Abhilash_Srivastava · January 18, 2021, 11:39pm

Great question!
From what I see in these two files: field.py and vocab.py it’s based on the frequency.

    for word, freq in words_and_frequencies:
        if freq < min_freq or len(self.itos) == max_size:
            break
        self.itos.append(word)

The code above ensures itos handles the max_size.

vintagedeek · January 19, 2021, 4:36pm

Thank you for pointing me to this code! Yes, looking at the code it looks like it is based on frequency since the words are sorted by frequency (from most frequent to least frequent) per the first few lines below.

   # sort by frequency, then alphabetically
    words_and_frequencies = sorted(counter.items(), key=lambda tup: tup[0])
    words_and_frequencies.sort(key=lambda tup: tup[1], reverse=True)

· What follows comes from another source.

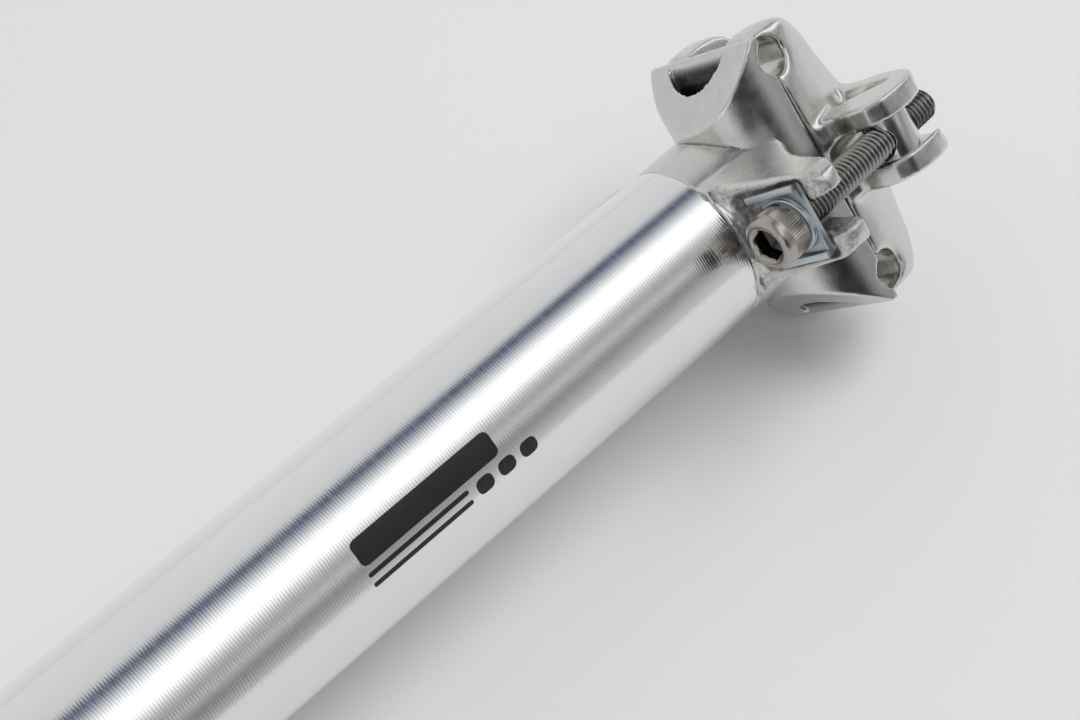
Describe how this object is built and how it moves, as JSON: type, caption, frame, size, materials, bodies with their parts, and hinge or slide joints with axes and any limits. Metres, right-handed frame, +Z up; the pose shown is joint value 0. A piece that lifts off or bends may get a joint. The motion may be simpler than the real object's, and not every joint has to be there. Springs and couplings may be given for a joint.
{
  "type": "seatpost",
  "caption": "Rigid bicycle seatpost: a straight round tube with a forged head, a tilting two-piece saddle rail clamp, and a micro-adjust bolt at front and rear.",
  "frame": {"origin": "centre of the tube's bottom end", "axes": "+Z up the tube, +Y to the front of the bicycle, +X to the rider's right"},
  "size_m": [0.054, 0.0668, 0.3723],
  "materials": {
    "tube": "polished",
    "forging": "satin, tumbled",
    "nut": "polished",
    "zinc": "zinc plated",
    "bolt": "stainless"
  },
  "bodies": {
    "post": {"post_tube": "tube", "forged_head": "forging"},
    "cradle": {"lower_cradle": "forging"},
    "clamp": {"upper_clamp": "forging"},
    "rear_nut": {"rear_barrel_nut": "nut"},
    "front_nut": {"front_barrel_nut": "nut"},
    "rear_washers": {"rear_channel_washer": "zinc", "rear_round_washer": "zinc"},
    "front_washers": {"front_channel_washer": "zinc", "front_round_washer": "zinc"},
    "rear_screw": {"rear_bolt": "bolt"},
    "front_screw": {"front_bolt": "bolt"}
  },
  "joints": [
    {"name": "saddle_tilt", "type": "hinge", "parent": "post", "child": "cradle", "pos_m": [0, -0.002, 0.3513], "axis": [1, 0, 0], "range_deg": [-8, 8]},
    {"name": "clamp_open", "type": "slide", "parent": "cradle", "child": "clamp", "axis": [0, -0.0087, 1], "range_m": [0, 0.002]},
    {"name": "rear_nut_turn", "type": "hinge", "parent": "clamp", "child": "rear_nut", "pos_m": [0, -0.02162, 0.36183], "axis": [1, 0, 0], "range_deg": [-3, 3]},
    {"name": "front_nut_turn", "type": "hinge", "parent": "clamp", "child": "front_nut", "pos_m": [0, 0.01977, 0.35602], "axis": [1, 0, 0], "range_deg": [-5.4, 5.4]},
    {"name": "rear_washer_swing", "type": "hinge", "parent": "post", "child": "rear_washers", "pos_m": [0, -0.0229, 0.34653], "axis": [1, 0, 0], "range_deg": [-5.1, 5.1]},
    {"name": "front_washer_swing", "type": "hinge", "parent": "post", "child": "front_washers", "pos_m": [0, 0.0209, 0.34653], "axis": [1, 0, 0], "range_deg": [-2.7, 2.7]},
    {"name": "rear_bolt_turn", "type": "hinge", "parent": "rear_washers", "child": "rear_screw", "pos_m": [0, -0.0229, 0.34653], "axis": [0, 0.083, 0.9965], "range_deg": [-1027, 1027]},
    {"name": "front_bolt_turn", "type": "hinge", "parent": "front_washers", "child": "front_screw", "pos_m": [0, 0.0209, 0.34653], "axis": [0, -0.1185, 0.993], "range_deg": [-1114, 1114]}
  ],
  "couplings": [
    {"joint": "rear_nut_turn", "follows": "saddle_tilt", "ratio": -0.374},
    {"joint": "front_nut_turn", "follows": "saddle_tilt", "ratio": -0.668},
    {"joint": "rear_washer_swing", "follows": "saddle_tilt", "ratio": 0.626},
    {"joint": "front_washer_swing", "follows": "saddle_tilt", "ratio": 0.332},
    {"joint": "rear_bolt_turn", "follows": "saddle_tilt", "ratio": 128.29},
    {"joint": "front_bolt_turn", "follows": "saddle_tilt", "ratio": -139.15}
  ]
}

    for word, freq in words_and_frequencies:
        if freq < min_freq or len(self.itos) == max_size:
            break
        self.itos.append(word)

Edit: I think my original understanding was slightly off. If you set max_size=50000, then your vocab size should be 50002 for your 50000 most frequently occurring unique terms plus <unk> + <pad>.

From vocab.py,

if specials_first:
    self.itos = list(specials)
    # only extend max size if specials are prepended
    max_size = None if max_size is None else max_size + len(specials)